Demand Response / An agreement between customer and utility that states that the customer agrees to allow the utility to manage their energy consumption when the utility deems necessary. Often times this result in the utility increasing or reducing energy distribution based on supply based metrics. Demand response mechanisms typical operate in on or off whereas dynamic response mechanisms may passively curtail energy usage as the mechanism senses stress on the grid.
Demand Response Provider / The entity that is responsible for delivering Demand reductions from Demand Resources and is compensated for providing such Demand Response products in accordance as specified by the System Operator.
Distributed Generation / Electricity generation from small energy sources allowing for more efficient energy distribution. This approach allows for energy to be generated closer to the source of the consumption which reduces the distance the generated energy has to travel.
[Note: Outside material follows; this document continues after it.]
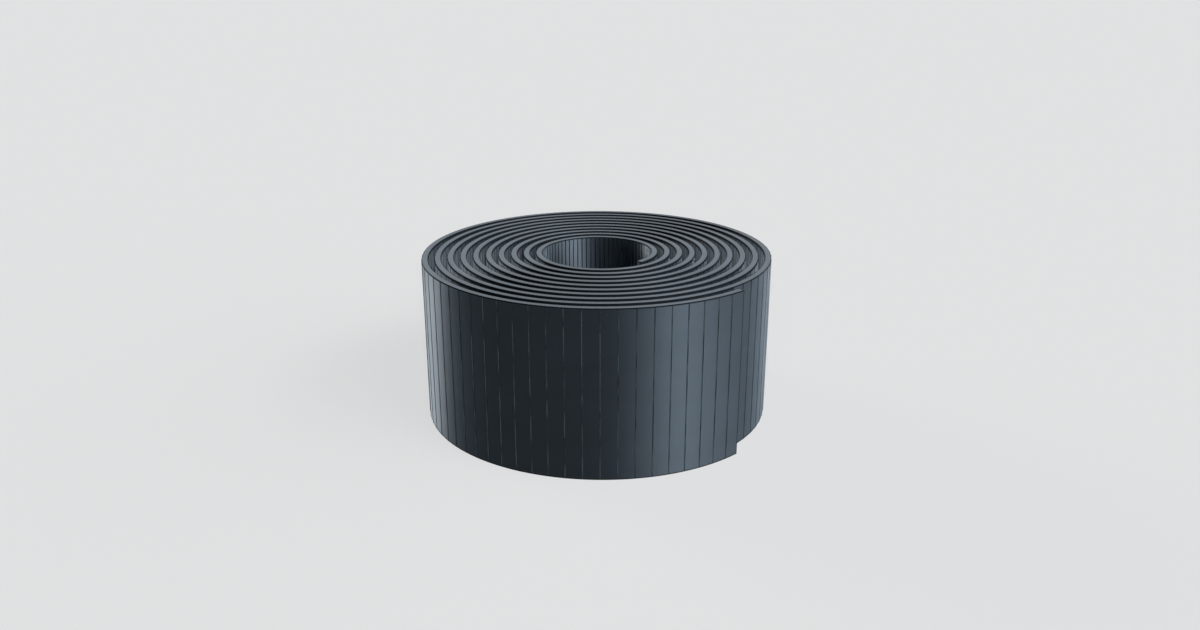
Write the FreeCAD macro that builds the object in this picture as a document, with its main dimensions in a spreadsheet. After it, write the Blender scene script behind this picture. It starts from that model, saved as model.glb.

Energy Data Acquisition / Obtaining meter data by way of handheld devices. Essentially a non automated meter reading typically administered by a utility worker.
Energy Data Management / Analyzing meter data for consumption by backend systems. Often times these back end systems will measure load, calculate demand response, billing intervals, etc.
Energy Service / A type of Demand Response service in which Demand Resources are compensated solely based on their performance during a Demand Response Event.
Enterprise Resource Planning / Integrating all back and front office data and process into one unified enterprise system.
ESB / Enterprise Service Bus. The ESB provides the features necessary for a service oriented architecture implementation by providing a place to host all of the web services.
Highly-Variable Load / A Load with a fluctuating or unpredictable electricity consumption pattern.
IEC / The International Electrotechnical Commission (IEC). The IEC TC57 maintains an electric utility focused information model called CIM (Common information model).